▶ Source material
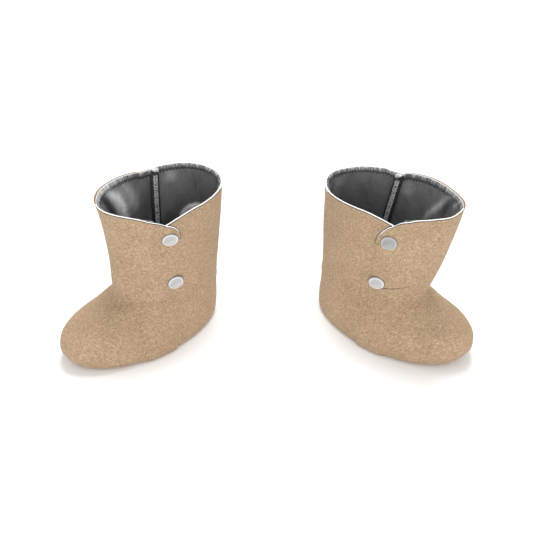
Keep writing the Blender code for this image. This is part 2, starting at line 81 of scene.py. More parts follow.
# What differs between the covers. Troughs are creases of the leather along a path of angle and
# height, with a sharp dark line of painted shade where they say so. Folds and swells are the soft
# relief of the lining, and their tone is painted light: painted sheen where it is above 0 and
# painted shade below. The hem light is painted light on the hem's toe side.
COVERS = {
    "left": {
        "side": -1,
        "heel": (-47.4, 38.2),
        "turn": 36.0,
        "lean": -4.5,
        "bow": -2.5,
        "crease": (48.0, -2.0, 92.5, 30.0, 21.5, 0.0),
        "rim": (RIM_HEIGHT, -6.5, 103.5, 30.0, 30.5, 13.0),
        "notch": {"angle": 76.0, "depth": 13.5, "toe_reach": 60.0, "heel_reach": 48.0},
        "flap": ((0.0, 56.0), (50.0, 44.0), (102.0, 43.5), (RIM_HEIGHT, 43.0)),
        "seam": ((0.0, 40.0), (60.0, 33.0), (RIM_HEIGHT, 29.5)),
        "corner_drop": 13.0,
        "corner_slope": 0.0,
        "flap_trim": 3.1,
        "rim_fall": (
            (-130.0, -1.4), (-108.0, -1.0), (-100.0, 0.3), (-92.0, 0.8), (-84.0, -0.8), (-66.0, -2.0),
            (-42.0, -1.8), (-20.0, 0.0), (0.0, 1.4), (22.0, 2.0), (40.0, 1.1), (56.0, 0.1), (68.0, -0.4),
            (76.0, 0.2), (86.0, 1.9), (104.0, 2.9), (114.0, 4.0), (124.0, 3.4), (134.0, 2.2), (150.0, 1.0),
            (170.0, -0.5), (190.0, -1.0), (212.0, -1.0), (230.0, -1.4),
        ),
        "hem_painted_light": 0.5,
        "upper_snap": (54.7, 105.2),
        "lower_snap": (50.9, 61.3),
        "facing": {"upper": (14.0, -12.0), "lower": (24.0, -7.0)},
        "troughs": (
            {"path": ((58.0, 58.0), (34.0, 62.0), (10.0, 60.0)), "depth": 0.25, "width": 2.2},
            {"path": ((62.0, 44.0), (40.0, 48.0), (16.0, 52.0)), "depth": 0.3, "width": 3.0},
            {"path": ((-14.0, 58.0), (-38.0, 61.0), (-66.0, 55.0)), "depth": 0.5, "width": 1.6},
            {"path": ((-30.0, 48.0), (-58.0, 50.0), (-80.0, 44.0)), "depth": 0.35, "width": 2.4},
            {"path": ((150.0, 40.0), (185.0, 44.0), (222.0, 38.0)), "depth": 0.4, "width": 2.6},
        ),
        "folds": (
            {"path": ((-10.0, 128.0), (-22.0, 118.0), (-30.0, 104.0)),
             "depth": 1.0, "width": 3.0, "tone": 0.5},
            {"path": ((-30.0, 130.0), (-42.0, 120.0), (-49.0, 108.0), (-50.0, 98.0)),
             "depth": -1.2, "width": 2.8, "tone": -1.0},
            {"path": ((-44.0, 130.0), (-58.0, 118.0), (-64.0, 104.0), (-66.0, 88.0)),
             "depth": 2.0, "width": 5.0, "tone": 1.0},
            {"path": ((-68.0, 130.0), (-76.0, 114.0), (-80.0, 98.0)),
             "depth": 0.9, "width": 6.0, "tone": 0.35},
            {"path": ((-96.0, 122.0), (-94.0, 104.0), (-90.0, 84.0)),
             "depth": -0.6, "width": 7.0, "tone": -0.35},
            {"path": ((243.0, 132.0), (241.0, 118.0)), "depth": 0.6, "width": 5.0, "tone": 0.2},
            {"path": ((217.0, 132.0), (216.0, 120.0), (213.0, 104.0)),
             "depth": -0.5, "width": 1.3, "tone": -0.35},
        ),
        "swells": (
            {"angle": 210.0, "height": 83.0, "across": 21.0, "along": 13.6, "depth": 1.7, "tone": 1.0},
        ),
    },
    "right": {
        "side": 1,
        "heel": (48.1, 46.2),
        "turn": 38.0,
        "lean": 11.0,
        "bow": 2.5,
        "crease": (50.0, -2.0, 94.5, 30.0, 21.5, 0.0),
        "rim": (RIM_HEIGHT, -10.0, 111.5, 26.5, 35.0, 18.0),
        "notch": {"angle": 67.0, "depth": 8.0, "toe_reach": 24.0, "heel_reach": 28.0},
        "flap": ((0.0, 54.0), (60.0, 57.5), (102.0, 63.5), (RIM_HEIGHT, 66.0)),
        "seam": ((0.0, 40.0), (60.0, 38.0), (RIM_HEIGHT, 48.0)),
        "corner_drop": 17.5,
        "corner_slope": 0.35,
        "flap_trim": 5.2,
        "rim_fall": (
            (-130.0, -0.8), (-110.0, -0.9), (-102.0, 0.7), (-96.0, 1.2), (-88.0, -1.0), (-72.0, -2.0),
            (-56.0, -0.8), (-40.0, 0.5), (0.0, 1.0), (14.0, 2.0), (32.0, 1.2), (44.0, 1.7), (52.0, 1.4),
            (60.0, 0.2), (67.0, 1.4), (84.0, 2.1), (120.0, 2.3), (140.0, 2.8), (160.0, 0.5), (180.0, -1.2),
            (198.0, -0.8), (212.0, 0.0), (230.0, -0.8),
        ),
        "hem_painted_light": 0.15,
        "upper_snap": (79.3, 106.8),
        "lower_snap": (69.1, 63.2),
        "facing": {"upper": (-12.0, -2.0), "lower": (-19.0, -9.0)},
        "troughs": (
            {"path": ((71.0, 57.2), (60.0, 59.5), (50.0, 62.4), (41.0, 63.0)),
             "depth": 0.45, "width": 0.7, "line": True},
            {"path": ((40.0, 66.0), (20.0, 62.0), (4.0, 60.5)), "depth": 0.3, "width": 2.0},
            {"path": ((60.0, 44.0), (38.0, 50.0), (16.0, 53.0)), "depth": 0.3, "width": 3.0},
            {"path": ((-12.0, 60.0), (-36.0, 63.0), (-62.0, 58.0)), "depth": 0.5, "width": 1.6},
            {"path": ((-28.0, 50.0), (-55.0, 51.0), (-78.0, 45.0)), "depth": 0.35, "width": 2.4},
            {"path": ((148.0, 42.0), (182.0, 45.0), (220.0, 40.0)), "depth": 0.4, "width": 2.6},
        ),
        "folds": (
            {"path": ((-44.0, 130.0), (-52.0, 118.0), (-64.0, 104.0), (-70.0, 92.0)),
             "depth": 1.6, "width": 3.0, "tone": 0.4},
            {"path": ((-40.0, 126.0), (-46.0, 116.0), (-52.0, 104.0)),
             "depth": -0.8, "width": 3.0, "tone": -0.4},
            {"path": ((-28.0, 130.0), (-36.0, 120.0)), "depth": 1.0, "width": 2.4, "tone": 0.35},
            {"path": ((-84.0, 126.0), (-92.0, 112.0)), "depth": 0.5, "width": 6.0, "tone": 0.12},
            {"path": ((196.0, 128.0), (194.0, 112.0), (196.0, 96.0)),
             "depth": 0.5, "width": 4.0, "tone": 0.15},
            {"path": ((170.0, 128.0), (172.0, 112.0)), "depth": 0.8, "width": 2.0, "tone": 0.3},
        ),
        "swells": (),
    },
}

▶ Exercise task
Write down the full listing again, exactly.

▶ Result of the task
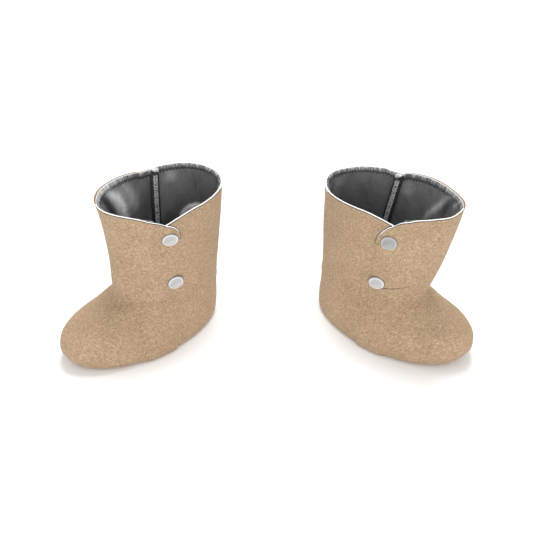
Keep writing the Blender code for this image. This is part 2, starting at line 81 of scene.py. More parts follow.
# What differs between the covers. Troughs are creases of the leather along a path of angle and
# height, with a sharp dark line of painted shade where they say so. Folds and swells are the soft
# relief of the lining, and their tone is painted light: painted sheen where it is above 0 and
# painted shade below. The hem light is painted light on the hem's toe side.
COVERS = {
    "left": {
        "side": -1,
        "heel": (-47.4, 38.2),
        "turn": 36.0,
        "lean": -4.5,
        "bow": -2.5,
        "crease": (48.0, -2.0, 92.5, 30.0, 21.5, 0.0),
        "rim": (RIM_HEIGHT, -6.5, 103.5, 30.0, 30.5, 13.0),
        "notch": {"angle": 76.0, "depth": 13.5, "toe_reach": 60.0, "heel_reach": 48.0},
        "flap": ((0.0, 56.0), (50.0, 44.0), (102.0, 43.5), (RIM_HEIGHT, 43.0)),
        "seam": ((0.0, 40.0), (60.0, 33.0), (RIM_HEIGHT, 29.5)),
        "corner_drop": 13.0,
        "corner_slope": 0.0,
        "flap_trim": 3.1,
        "rim_fall": (
            (-130.0, -1.4), (-108.0, -1.0), (-100.0, 0.3), (-92.0, 0.8), (-84.0, -0.8), (-66.0, -2.0),
            (-42.0, -1.8), (-20.0, 0.0), (0.0, 1.4), (22.0, 2.0), (40.0, 1.1), (56.0, 0.1), (68.0, -0.4),
            (76.0, 0.2), (86.0, 1.9), (104.0, 2.9), (114.0, 4.0), (124.0, 3.4), (134.0, 2.2), (150.0, 1.0),
            (170.0, -0.5), (190.0, -1.0), (212.0, -1.0), (230.0, -1.4),
        ),
        "hem_painted_light": 0.5,
        "upper_snap": (54.7, 105.2),
        "lower_snap": (50.9, 61.3),
        "facing": {"upper": (14.0, -12.0), "lower": (24.0, -7.0)},
        "troughs": (
            {"path": ((58.0, 58.0), (34.0, 62.0), (10.0, 60.0)), "depth": 0.25, "width": 2.2},
            {"path": ((62.0, 44.0), (40.0, 48.0), (16.0, 52.0)), "depth": 0.3, "width": 3.0},
            {"path": ((-14.0, 58.0), (-38.0, 61.0), (-66.0, 55.0)), "depth": 0.5, "width": 1.6},
            {"path": ((-30.0, 48.0), (-58.0, 50.0), (-80.0, 44.0)), "depth": 0.35, "width": 2.4},
            {"path": ((150.0, 40.0), (185.0, 44.0), (222.0, 38.0)), "depth": 0.4, "width": 2.6},
        ),
        "folds": (
            {"path": ((-10.0, 128.0), (-22.0, 118.0), (-30.0, 104.0)),
             "depth": 1.0, "width": 3.0, "tone": 0.5},
            {"path": ((-30.0, 130.0), (-42.0, 120.0), (-49.0, 108.0), (-50.0, 98.0)),
             "depth": -1.2, "width": 2.8, "tone": -1.0},
            {"path": ((-44.0, 130.0), (-58.0, 118.0), (-64.0, 104.0), (-66.0, 88.0)),
             "depth": 2.0, "width": 5.0, "tone": 1.0},
            {"path": ((-68.0, 130.0), (-76.0, 114.0), (-80.0, 98.0)),
             "depth": 0.9, "width": 6.0, "tone": 0.35},
            {"path": ((-96.0, 122.0), (-94.0, 104.0), (-90.0, 84.0)),
             "depth": -0.6, "width": 7.0, "tone": -0.35},
            {"path": ((243.0, 132.0), (241.0, 118.0)), "depth": 0.6, "width": 5.0, "tone": 0.2},
            {"path": ((217.0, 132.0), (216.0, 120.0), (213.0, 104.0)),
             "depth": -0.5, "width": 1.3, "tone": -0.35},
        ),
        "swells": (
            {"angle": 210.0, "height": 83.0, "across": 21.0, "along": 13.6, "depth": 1.7, "tone": 1.0},
        ),
    },
    "right": {
        "side": 1,
        "heel": (48.1, 46.2),
        "turn": 38.0,
        "lean": 11.0,
        "bow": 2.5,
        "crease": (50.0, -2.0, 94.5, 30.0, 21.5, 0.0),
        "rim": (RIM_HEIGHT, -10.0, 111.5, 26.5, 35.0, 18.0),
        "notch": {"angle": 67.0, "depth": 8.0, "toe_reach": 24.0, "heel_reach": 28.0},
        "flap": ((0.0, 54.0), (60.0, 57.5), (102.0, 63.5), (RIM_HEIGHT, 66.0)),
        "seam": ((0.0, 40.0), (60.0, 38.0), (RIM_HEIGHT, 48.0)),
        "corner_drop": 17.5,
        "corner_slope": 0.35,
        "flap_trim": 5.2,
        "rim_fall": (
            (-130.0, -0.8), (-110.0, -0.9), (-102.0, 0.7), (-96.0, 1.2), (-88.0, -1.0), (-72.0, -2.0),
            (-56.0, -0.8), (-40.0, 0.5), (0.0, 1.0), (14.0, 2.0), (32.0, 1.2), (44.0, 1.7), (52.0, 1.4),
            (60.0, 0.2), (67.0, 1.4), (84.0, 2.1), (120.0, 2.3), (140.0, 2.8), (160.0, 0.5), (180.0, -1.2),
            (198.0, -0.8), (212.0, 0.0), (230.0, -0.8),
        ),
        "hem_painted_light": 0.15,
        "upper_snap": (79.3, 106.8),
        "lower_snap": (69.1, 63.2),
        "facing": {"upper": (-12.0, -2.0), "lower": (-19.0, -9.0)},
        "troughs": (
            {"path": ((71.0, 57.2), (60.0, 59.5), (50.0, 62.4), (41.0, 63.0)),
             "depth": 0.45, "width": 0.7, "line": True},
            {"path": ((40.0, 66.0), (20.0, 62.0), (4.0, 60.5)), "depth": 0.3, "width": 2.0},
            {"path": ((60.0, 44.0), (38.0, 50.0), (16.0, 53.0)), "depth": 0.3, "width": 3.0},
            {"path": ((-12.0, 60.0), (-36.0, 63.0), (-62.0, 58.0)), "depth": 0.5, "width": 1.6},
            {"path": ((-28.0, 50.0), (-55.0, 51.0), (-78.0, 45.0)), "depth": 0.35, "width": 2.4},
            {"path": ((148.0, 42.0), (182.0, 45.0), (220.0, 40.0)), "depth": 0.4, "width": 2.6},
        ),
        "folds": (
            {"path": ((-44.0, 130.0), (-52.0, 118.0), (-64.0, 104.0), (-70.0, 92.0)),
             "depth": 1.6, "width": 3.0, "tone": 0.4},
            {"path": ((-40.0, 126.0), (-46.0, 116.0), (-52.0, 104.0)),
             "depth": -0.8, "width": 3.0, "tone": -0.4},
            {"path": ((-28.0, 130.0), (-36.0, 120.0)), "depth": 1.0, "width": 2.4, "tone": 0.35},
            {"path": ((-84.0, 126.0), (-92.0, 112.0)), "depth": 0.5, "width": 6.0, "tone": 0.12},
            {"path": ((196.0, 128.0), (194.0, 112.0), (196.0, 96.0)),
             "depth": 0.5, "width": 4.0, "tone": 0.15},
            {"path": ((170.0, 128.0), (172.0, 112.0)), "depth": 0.8, "width": 2.0, "tone": 0.3},
        ),
        "swells": (),
    },
}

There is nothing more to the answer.